Harry approached the bed slowly and looked down at his brother. There was no doubt who it was, no chance it could be someone else. The years they had gone without seeing each other, or how physically changed he was now, made no difference. It was a feeling, a familiarity, that went back to childhood. Reaching out, he felt Danny's hand. It was warm, but there was no reflex to his touch.
'Signore.' Marta moved forward to Harry, looking at Elena as she did. 'I… we had to sedate him.'
Elena turned quickly, concerned.
'After you left he became frightened,' Salvatore said in Italian, looking from Harry to Elena. 'He pulled himself out of bed, was crawling out toward the water, dragging his legs when we found him. He wouldn't listen. I tried to pick him up, but he fought me. I was afraid he would hurt himself if I let him go… or drown if he fell into the water… You had medicine here, my wife knew what to do.'
'It's all right,' Elena said quietly, then told Harry what had happened.

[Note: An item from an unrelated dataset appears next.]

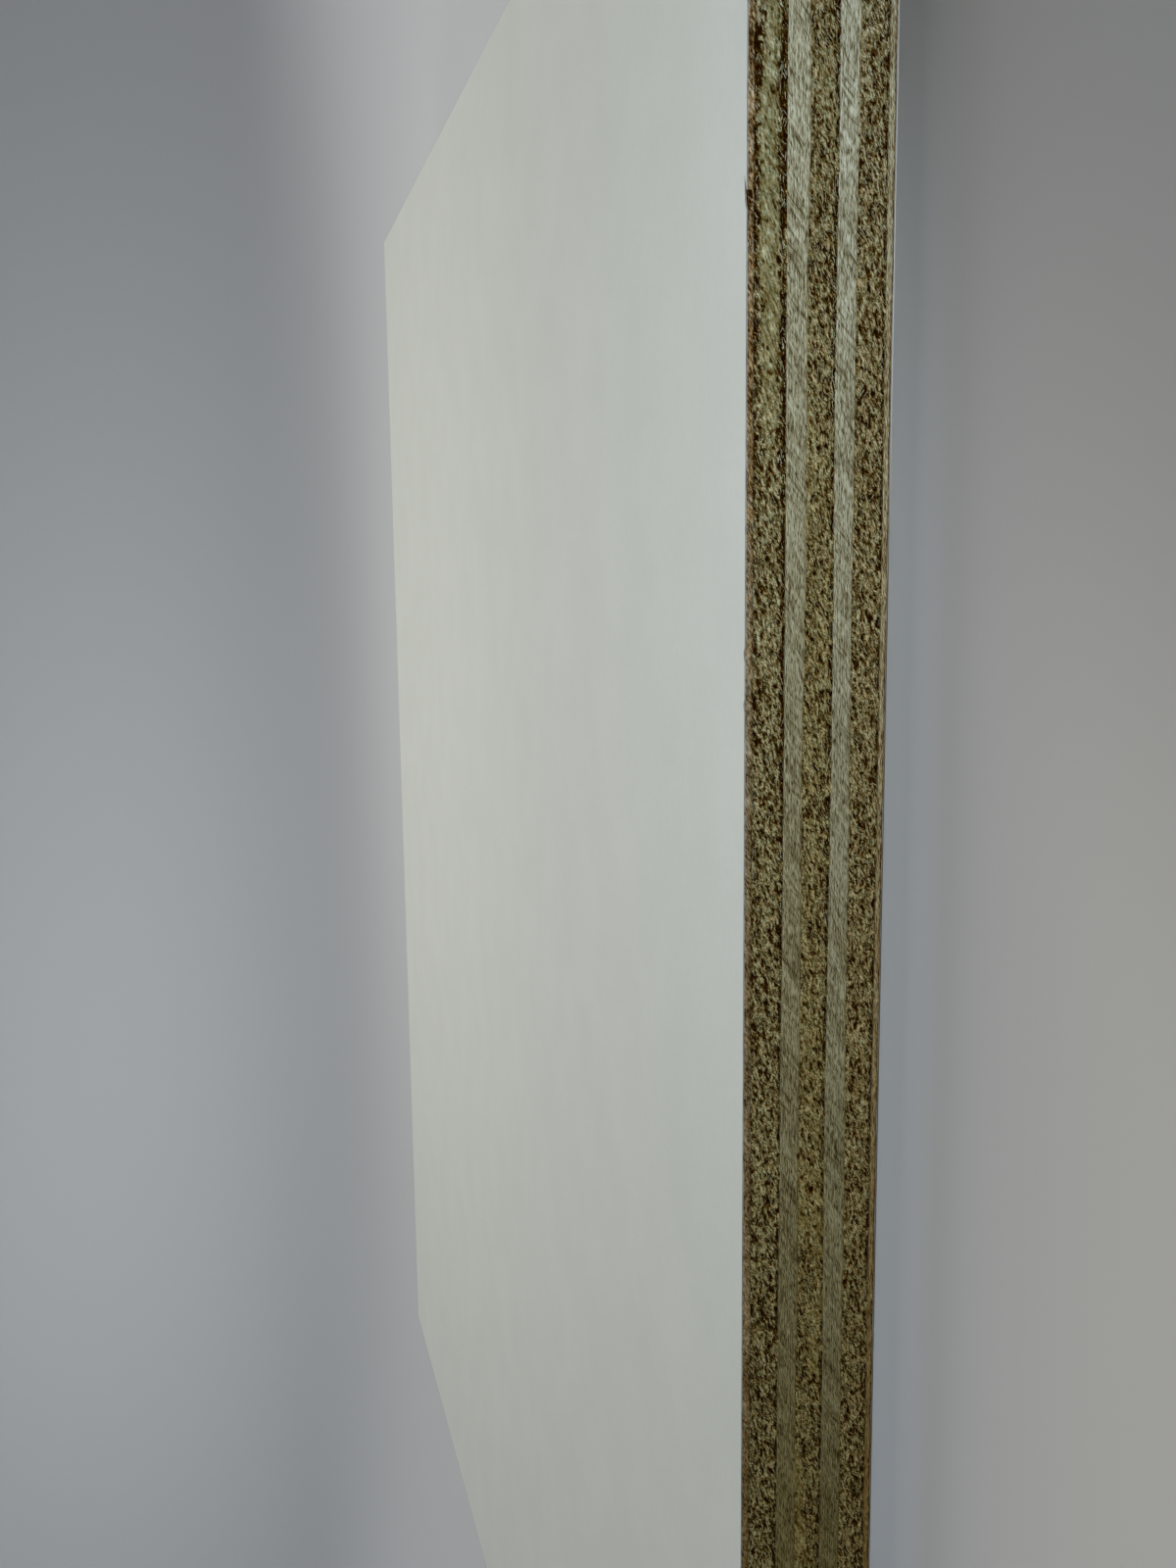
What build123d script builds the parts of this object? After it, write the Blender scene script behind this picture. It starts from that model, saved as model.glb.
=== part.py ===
"""A sawn piece of seven-ply plywood, pressed between two white films.

X runs along the grain of the two outer veneers, Y across it, and Z up through the layers.
The origin is in the middle of the bottom face. All lengths are in millimetres.
"""

from build123d import *
import os

# The sheet, as sawn
sheet_length = 378.0
sheet_width = 337.0

# Thickness of each layer. Long plies run along X, the crossbands and the core along Y.
film_thickness = 0.15
outer_veneer_thickness = 0.80
upper_crossband_thickness = 3.95
upper_long_ply_thickness = 2.55
core_thickness = 3.50
lower_long_ply_thickness = 2.50
lower_crossband_thickness = 3.60

# Where the saw tore the upper film along the front edge.
# Each place is given by its distance from the right end of the sheet.
split_start = 62.7
split_length = 4.0
split_depth = 0.70
split_tongue = 1.8
nick_starts = (114.9, 120.9)
nick_length = 1.9
nick_depth = 0.35

# The hollow that the split left in the veneer under it
hollow_length = 2.3
hollow_width = 0.60
hollow_depth = 0.60

front = -sheet_width / 2
right = sheet_length / 2


def split_outline():
    """A slit that starts inside the film, beside a tongue of it, and opens at the front edge."""
    tip = (right - split_start, front + split_depth)
    mouth = (right - split_start - split_tongue, front)
    end = (right - split_start - split_length, front)
    shoulder = ((mouth[0] + end[0]) / 2, front + split_depth * 0.7)
    return tip, mouth, end, shoulder


def nick_outline(start):
    """A shallow three-cornered nick, deepest nearer its right end."""
    return (
        (right - start, front),
        (right - start - nick_length * 0.4, front + nick_depth),
        (right - start - nick_length, front),
    )


def hollow_outline():
    """The torn hollow in the veneer, which ends where the split in the film ends."""
    left_end = right - split_start - split_length
    return (
        (left_end, front),
        (left_end + hollow_length, front),
        (left_end + hollow_length * 0.8, front + hollow_width),
        (left_end + hollow_length * 0.3, front + hollow_width),
    )


def lay(name, level, thickness, torn=(), torn_depth=0.0):
    """One layer of the sheet, with the torn outlines cut down from its upper face."""
    with BuildPart() as layer:
        with BuildSketch(Plane.XY.offset(level)):
            Rectangle(sheet_length, sheet_width)
        extrude(amount=thickness)
        for outline in torn:
            with BuildSketch(Plane.XY.offset(level + thickness)):
                with BuildLine():
                    Polyline(*outline, close=True)
                make_face()
            extrude(amount=-torn_depth, mode=Mode.SUBTRACT)
    layer.part.label = name
    export_step(layer.part, f"parts/{name}.step")
    return level + thickness


os.makedirs("parts", exist_ok=True)

# The layers, from the bottom up: each one starts at the level where the last one ends
level = lay("back_film", 0.0, film_thickness)
level = lay("back_veneer", level, outer_veneer_thickness)
level = lay("lower_crossband", level, lower_crossband_thickness)
level = lay("lower_long_ply", level, lower_long_ply_thickness)
level = lay("core_ply", level, core_thickness)
level = lay("upper_long_ply", level, upper_long_ply_thickness)
level = lay("upper_crossband", level, upper_crossband_thickness)
level = lay("face_veneer", level, outer_veneer_thickness, [hollow_outline()], hollow_depth)
film_tears = [split_outline()] + [nick_outline(start) for start in nick_starts]
level = lay("face_film", level, film_thickness, film_tears, film_thickness)

print(f"sheet {sheet_length} x {sheet_width} x {level:.2f} mm")
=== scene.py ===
"""The looks of a sawn piece of plywood with white faces, lying on a pale floor in soft light.

Nine layers stand for the nine layers of the model. Each is a closed skin whose rim is a fine grid that goes
once round the sheet, pushed inwards where the saw tore the wood. Everything is in metres unless a comment
says otherwise.
"""

import math

import bpy
import numpy as np
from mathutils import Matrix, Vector
from mathutils.geometry import tessellate_polygon


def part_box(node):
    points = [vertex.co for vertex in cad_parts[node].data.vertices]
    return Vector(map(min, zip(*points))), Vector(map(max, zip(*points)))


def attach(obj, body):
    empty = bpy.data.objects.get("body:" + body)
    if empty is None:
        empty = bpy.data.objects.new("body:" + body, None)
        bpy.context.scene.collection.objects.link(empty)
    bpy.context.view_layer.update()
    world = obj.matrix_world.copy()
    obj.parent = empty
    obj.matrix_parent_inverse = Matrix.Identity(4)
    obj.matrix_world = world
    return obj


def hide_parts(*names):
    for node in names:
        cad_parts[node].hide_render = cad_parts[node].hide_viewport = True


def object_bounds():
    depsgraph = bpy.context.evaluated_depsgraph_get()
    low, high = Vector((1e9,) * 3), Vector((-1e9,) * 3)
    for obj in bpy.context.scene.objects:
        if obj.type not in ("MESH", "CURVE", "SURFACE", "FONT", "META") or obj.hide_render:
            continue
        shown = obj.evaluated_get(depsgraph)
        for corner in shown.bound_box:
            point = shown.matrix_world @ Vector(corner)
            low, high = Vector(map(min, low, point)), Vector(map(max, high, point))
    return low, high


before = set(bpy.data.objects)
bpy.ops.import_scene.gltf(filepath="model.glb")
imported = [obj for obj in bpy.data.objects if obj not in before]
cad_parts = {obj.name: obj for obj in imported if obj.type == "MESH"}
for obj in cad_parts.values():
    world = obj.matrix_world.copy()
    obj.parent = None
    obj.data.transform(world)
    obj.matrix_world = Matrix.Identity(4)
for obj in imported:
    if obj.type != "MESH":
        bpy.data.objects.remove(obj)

join = np.concatenate
scene = bpy.context.scene

MM = 0.001
SEED = 41

# The layers from the bottom up
LAYERS = ("back_film", "back_veneer", "lower_crossband", "lower_long_ply", "core_ply",
          "upper_long_ply", "upper_crossband", "face_veneer", "face_film")
CROSSWISE = ("lower_crossband", "core_ply", "upper_crossband")
FILMS = ("back_film", "face_film")

cad_low, cad_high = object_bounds()
half_length, half_width = cad_high.x, cad_high.y
levels = [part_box(LAYERS[0])[0].z] + [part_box(name)[1].z for name in LAYERS]
lower_film_top = levels[1]
upper_film_bottom = levels[-2]
sheet_top = levels[-1]

# Sides of the sheet, in order round it: where each starts, the way along it, the way in, and its length
SIDES = (
    ("front", (-half_length, -half_width), (1, 0), (0, 1), 2 * half_length),
    ("right", (half_length, -half_width), (0, 1), (-1, 0), 2 * half_width),
    ("back", (half_length, half_width), (-1, 0), (0, -1), 2 * half_length),
    ("left", (-half_length, half_width), (0, -1), (1, 0), 2 * half_width),
)
around = sum(side[4] for side in SIDES)

# Angles up from the way along the edge: the saw's marks, and the fibre ends that it laid over
SAW_TILT = math.radians(36)
FIBRE_TILT = math.radians(17)

# Millimetres between the rim's columns on each side, where fibre ends show and where they don't
END_STEP = {"front": 0.20, "right": 0.60, "back": 0.85, "left": 0.60}
LONG_STEP = {"front": 0.28, "right": 1.2, "back": 0.8, "left": 1.2}
# The distance between its rows, in the plies that lie across the sheet and in the other layers
CROSSWISE_ROW = 0.138 * MM
OTHER_ROW = 0.17 * MM
# Over this length beside each corner of the sheet the relief fades to a share of its depth
CORNER = 1.2 * MM
CORNER_SHARE = 0.15

# Each layer's lids: how many cells along and across, and how far in from the rim they end
LID_CELLS = (24, 22)
LID_INSET = 3 * MM
# How far up they lie in the edge map, and what the rim stays below
LID_SHIFT = 3.0
RIM_TOP = 1.0
# The height of the bands beside a layer's seams that the looks tint; along the upper seam the sawn wood is
# lightened there as a painted highlight
SEAM_BAND = 0.2 * MM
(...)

Harry looked back toward his brother, and slowly a grin crept over him. 'Still the same tough little cookie, aren't you?' He looked back to Elena. 'How long will he be knocked out?'
'How much did you give him?' Elena asked Marta in Italian. Marta told her and Elena looked back. 'An hour, maybe a little more…'
'We have to get him out of here.'
'Where?' Elena looked to Marta and Salvatore. 'One of the men who brought Father Daniel was found drowned in the lake.'
There was an audible sound as the couple reacted. Elena turned back to Harry.
'I don't believe he drowned on his own. I think the same person who killed his wife is here looking for your brother. So for now it is best we stay here. I know of nowhere else he would be as safe.'
Edward Mooi guided the motorboat between the rocks and into the grotto entrance. Once inside, he turned on the searchlight.
'Put it out!' Thomas Kind's eyes flashed viciously in the bright light.
Immediately Edward Mooi touched a switch, and the light went out. At the same instant he felt something nick his ear. Crying out, he drew back, putting his hand to it. Blood.
'A razor, Edward Mooi… The same one used for the tongue in your shirt pocket.'
Mooi could feel his hand on the wheel, sense the all-too-familiar rocks as they slipped past on either side. He was going to die anyway. Why had he brought this madman here? He could have yelled for the police and run and taken his chances. But he had not. It was out of total fear and nothing else that he had done the man's bidding.
His life had been given to words and the creation of poetry. Reading his work, Eros Barbu had rescued him from a nothing life as a recorder of public records in South Africa, given him a place to live and a means to continue working. In return he asked only that he take care of the villa as best he could. And he had, and little by little his work had become known.
And then, at what was nearly the end of his seventh year at Villa Lorenzi, Barbu had made one more request. Protect a man who was coming by hydrofoil. He could have refused, but he did not. And because he had not, both he and that man were about to lose their lives.
Edward Mooi nosed the motorboat around a stand of rock in the dark. One hundred yards. Two more turns and they would see the lights and then the landing. The water here was deep and still. Slowly the poet's long black thumb reached up and flipped the emergency 'kill' switch. The Yamaha outboards went silent.
The final action in the life of Edward Mooi was extraordinarily brief. His left hand pressing the motorboat's warning siren. His right pushing him up and over the side. The move of the razor across his throat as he fell was like silk. It mattered not. His prayers had been said.